[Start of Task inputs]
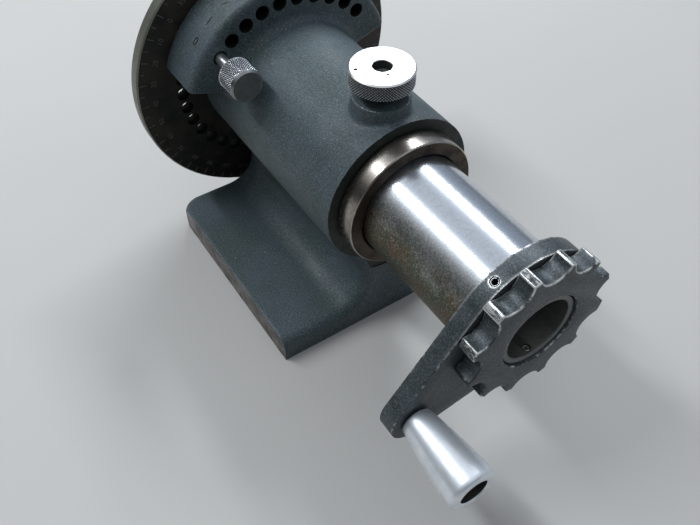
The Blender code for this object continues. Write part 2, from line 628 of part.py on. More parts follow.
def make_lock(lock_axis):
    edge = 0.5 * MM
    knob = [(KNOB_BORE, KNOB_TOP), (KNOB_RADIUS - edge, KNOB_TOP), (KNOB_RADIUS, KNOB_TOP - edge),
            (KNOB_RADIUS, KNOB_BOTTOM + edge), (KNOB_RADIUS - edge, KNOB_BOTTOM),
            (KNOB_BORE, KNOB_BOTTOM)]
    add_part("lock_knob", turned(knob, STEPS_MEDIUM, closed=True), GROUND_STEEL, lock_axis)
    shoulder = KNOB_BOTTOM - GAP
    pilot = KNOB_BORE - GAP
    top = KNOB_TOP - 3.2 * MM
    screw_low = SHOE_TOP + GAP
    screw = add_part("lock_screw",
                     turned([(0, top), (pilot, top), (pilot, shoulder), (LOCK_THREAD_RADIUS, shoulder),
                             (LOCK_THREAD_RADIUS, screw_low), (0, screw_low)], STEPS_SMALL),
                     DARK_STEEL, lock_axis)
    boolean(screw, add_cutter("lock_screw_socket", cylinder(1.7 * MM, top - 2.5 * MM, top + 1 * MM, 6),
                              lock_axis))
    shoe_low = SPINDLE_HEIGHT + JOURNAL_RADIUS + GAP
    add_part("lock_shoe", cylinder(LOCK_THREAD_RADIUS, shoe_low, SHOE_TOP, STEPS_SMALL), BRASS,
             lock_axis)


# ---------------------------------------------------------------- assembly

def build():
    spindle_axis = new_axis("spindle_axis", (0, 0, SPINDLE_HEIGHT))
    draw_axis = new_axis("draw_axis", (0, 0, SPINDLE_HEIGHT))
    grip_axis = new_axis("grip_axis", (CRANK_X, 0, SPINDLE_HEIGHT + CRANK_Z))
    pin_x, pin_z = on_circle(PIN_CIRCLE, PIN_ANGLE)
    pin_axis = new_axis("pin_axis", (pin_x, 0, SPINDLE_HEIGHT + pin_z))
    lock_axis = new_axis("lock_axis", (0, LOCK_Y, 0))
    make_body(spindle_axis, lock_axis)
    make_thrust_washer(spindle_axis)
    make_index_plate(spindle_axis)
    make_spindle(spindle_axis)
    make_plate_screws(spindle_axis)
    make_set_screw("collet_key_screw", spindle_axis, pi / 2, KEY_SCREW_Y, 1.5 * MM,
                   COLLET_BORE - 1 * MM, JOURNAL_RADIUS - 0.8 * MM)
    make_collar(spindle_axis)
    make_crank_arm(spindle_axis)
    make_grip(grip_axis)
    make_grip_stud(grip_axis)
    pin_hole = make_handwheel(draw_axis)
    make_draw_tube(draw_axis, pin_hole)
    make_index_pin(pin_axis)
    make_lock(lock_axis)


clear_scene()
parts = new_collection("spin_index_fixture")
cutters = new_collection("cutters")
build()
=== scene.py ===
import json
from math import acos, asin, atan2, cos, hypot, pi, radians, sin, tan

import bmesh
import bpy
import numpy as np
from mathutils import Matrix, Vector, noise


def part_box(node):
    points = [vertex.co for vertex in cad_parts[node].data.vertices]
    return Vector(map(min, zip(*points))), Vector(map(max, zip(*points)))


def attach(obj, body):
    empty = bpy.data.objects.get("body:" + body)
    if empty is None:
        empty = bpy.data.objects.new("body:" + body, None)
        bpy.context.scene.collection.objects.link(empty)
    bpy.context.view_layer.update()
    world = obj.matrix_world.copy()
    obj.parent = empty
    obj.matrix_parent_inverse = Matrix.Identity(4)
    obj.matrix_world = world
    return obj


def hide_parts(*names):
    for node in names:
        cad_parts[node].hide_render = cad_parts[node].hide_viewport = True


# The looks of a spindle indexing fixture: a painted casting with a bright hollow spindle, a black
# drilled plate, a crank and a scalloped handwheel. Turned pieces are profiles of (radius, height)
# turned round their own axis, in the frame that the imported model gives.

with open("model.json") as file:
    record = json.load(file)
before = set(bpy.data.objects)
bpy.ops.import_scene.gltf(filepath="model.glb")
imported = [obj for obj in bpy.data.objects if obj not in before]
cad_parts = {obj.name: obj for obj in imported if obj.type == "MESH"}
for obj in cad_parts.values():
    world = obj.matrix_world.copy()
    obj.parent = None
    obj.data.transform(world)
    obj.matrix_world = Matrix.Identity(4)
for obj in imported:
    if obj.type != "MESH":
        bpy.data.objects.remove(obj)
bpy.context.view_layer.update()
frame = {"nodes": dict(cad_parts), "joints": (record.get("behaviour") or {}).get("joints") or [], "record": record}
scene = bpy.context.scene

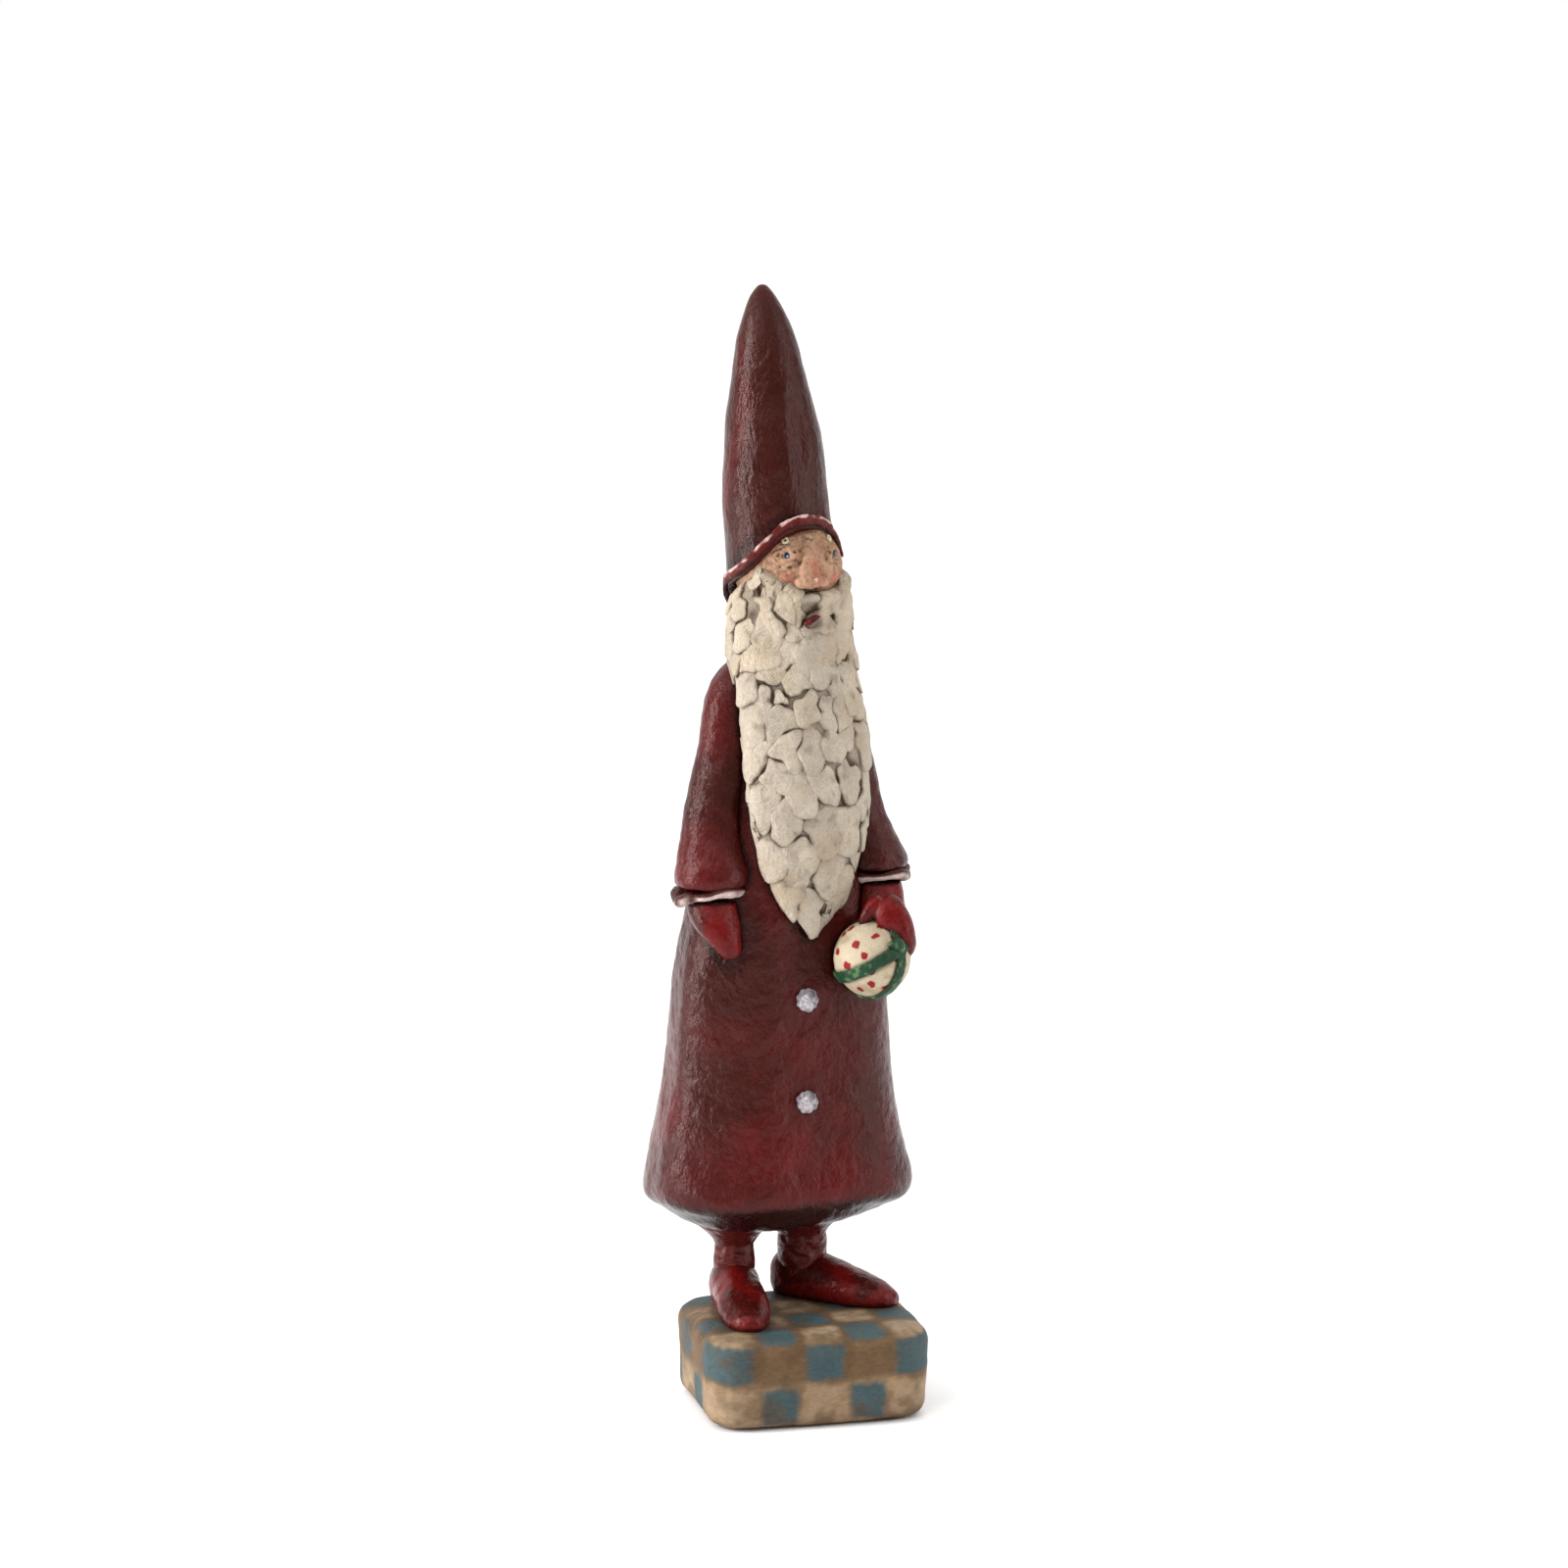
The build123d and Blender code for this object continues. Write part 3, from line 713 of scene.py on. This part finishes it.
[End of Task inputs]
**Task objective**
Repeat the span of lines that opens with the line holding "record = json.load(file)" and closes with the line holding "in imported if", exactly as it stands.

**Expected output**
    record = json.load(file)
before = set(bpy.data.objects)
bpy.ops.import_scene.gltf(filepath="model.glb")
imported = [obj for obj in bpy.data.objects if obj not in before]
cad_parts = {obj.name: obj for obj in imported if obj.type == "MESH"}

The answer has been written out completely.